◆ WRITTEN EXERCISE
Read the lines below and count those that have the word "joints". Respond with the number only.

◆ DATASET CONTENT
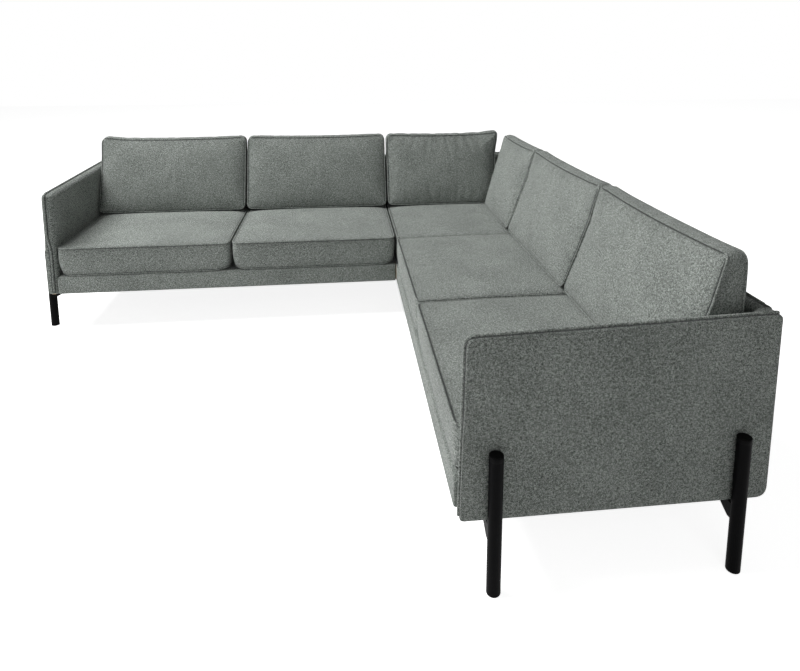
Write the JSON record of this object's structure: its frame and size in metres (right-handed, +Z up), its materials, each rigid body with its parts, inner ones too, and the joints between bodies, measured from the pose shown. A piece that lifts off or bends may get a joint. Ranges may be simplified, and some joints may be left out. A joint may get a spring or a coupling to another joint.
{
  "type": "corner sofa",
  "caption": "L-shaped corner sofa with loose seat and back cushions, thin upholstered arms and backs, and tube legs fixed to the outside of the arms.",
  "frame": {"origin": "on the floor, below the middle of the footprint", "axes": "+Z up; one run goes along -X from the corner and faces -Y, the other goes along -Y from the corner and faces -X"},
  "size_m": [2.75, 2.75, 0.917],
  "materials": {
    "cushion_fabric": "matte",
    "upholstery_fabric": "matte",
    "webbing": "matte",
    "deck_felt": "matte",
    "lining": "matte",
    "plywood": "matte",
    "rail_wood": "matte",
    "black_plastic": "matte",
    "fastener_steel": "satin",
    "leg_paint": "satin"
  },
  "bodies": {
    "sofa_frame": {"connector_bolts": "fastener_steel", "corner_back_cover_left": "upholstery_fabric", "corner_back_cover_right": "upholstery_fabric", "corner_back_panel_left": "plywood", "corner_back_panel_right": "plywood", "corner_dust_cover": "lining", "corner_foot": "leg_paint", "corner_joint_rail_left": "rail_wood", "corner_joint_rail_right": "rail_wood", "corner_rear_rail_left": "rail_wood", "corner_rear_rail_right": "rail_wood", "corner_seat_cushion": "cushion_fabric", "corner_seat_deck": "deck_felt", "corner_seat_webbing": "webbing", "left_arm_cover": "upholstery_fabric", "left_arm_panel": "plywood", "left_arm_rail": "rail_wood", "left_back_cover": "upholstery_fabric", "left_back_panel": "plywood", "left_back_rail": "rail_wood", "left_dust_cover": "lining", "left_front_leg": "leg_paint", "left_front_rail": "rail_wood", "left_joint_foot": "leg_paint", "left_joint_rail": "rail_wood", "left_middle_rail": "rail_wood", "left_rail_cover": "upholstery_fabric", "left_rear_leg": "leg_paint", "left_seat_deck": "deck_felt", "left_seat_webbing": "webbing", "leg_bolts": "fastener_steel", "leg_caps": "black_plastic", "leg_glides": "black_plastic", "leg_screws": "fastener_steel", "right_arm_cover": "upholstery_fabric", "right_arm_panel": "plywood", "right_arm_rail": "rail_wood", "right_back_cover": "upholstery_fabric", "right_back_panel": "plywood", "right_back_rail": "rail_wood", "right_dust_cover": "lining", "right_front_leg": "leg_paint", "right_front_rail": "rail_wood", "right_inner_seat_cushion": "cushion_fabric", "right_joint_foot": "leg_paint", "right_joint_rail": "rail_wood", "right_middle_rail": "rail_wood", "right_rail_cover": "upholstery_fabric", "right_rear_leg": "leg_paint", "right_seat_deck": "deck_felt", "right_seat_webbing": "webbing"},
    "left_outer_seat_cushion": {"left_outer_seat_cushion": "cushion_fabric"},
    "left_inner_seat_cushion": {"left_inner_seat_cushion": "cushion_fabric"},
    "right_outer_seat_cushion": {"right_outer_seat_cushion": "cushion_fabric"},
    "corner_left_back_cushion": {"corner_left_back_cushion": "cushion_fabric"},
    "corner_right_back_cushion": {"corner_right_back_cushion": "cushion_fabric"},
    "left_inner_back_cushion": {"left_inner_back_cushion": "cushion_fabric"},
    "left_outer_back_cushion": {"left_outer_back_cushion": "cushion_fabric"},
    "right_inner_back_cushion": {"right_inner_back_cushion": "cushion_fabric"},
    "right_outer_back_cushion": {"right_outer_back_cushion": "cushion_fabric"}
  },
  "joints": [
    {"name": "left_outer_seat_cushion_draw", "type": "slide", "parent": "sofa_frame", "child": "left_outer_seat_cushion", "axis": [0, -1, 0], "range_m": [0, 0.12]},
    {"name": "left_inner_seat_cushion_draw", "type": "slide", "parent": "sofa_frame", "child": "left_inner_seat_cushion", "axis": [0, -1, 0], "range_m": [0, 0.12]},
    {"name": "right_outer_seat_cushion_draw", "type": "slide", "parent": "sofa_frame", "child": "right_outer_seat_cushion", "axis": [-1, 0, 0], "range_m": [0, 0.12]},
    {"name": "corner_left_back_cushion_lift", "type": "slide", "parent": "sofa_frame", "child": "corner_left_back_cushion", "axis": [0, 0, 1], "range_m": [0, 0.2]},
    {"name": "corner_right_back_cushion_lift", "type": "slide", "parent": "sofa_frame", "child": "corner_right_back_cushion", "axis": [0, 0, 1], "range_m": [0, 0.2]},
    {"name": "left_inner_back_cushion_lift", "type": "slide", "parent": "sofa_frame", "child": "left_inner_back_cushion", "axis": [0, 0, 1], "range_m": [0, 0.2]},
    {"name": "left_outer_back_cushion_lift", "type": "slide", "parent": "sofa_frame", "child": "left_outer_back_cushion", "axis": [0, 0, 1], "range_m": [0, 0.2]},
    {"name": "right_inner_back_cushion_lift", "type": "slide", "parent": "sofa_frame", "child": "right_inner_back_cushion", "axis": [0, 0, 1], "range_m": [0, 0.2]},
    {"name": "right_outer_back_cushion_lift", "type": "slide", "parent": "sofa_frame", "child": "right_outer_back_cushion", "axis": [0, 0, 1], "range_m": [0, 0.2]}
  ],
  "couplings": [
    {"joint": "corner_right_back_cushion_lift", "follows": "corner_left_back_cushion_lift", "ratio": 1}
  ]
}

◆ FINISHED ANSWER
2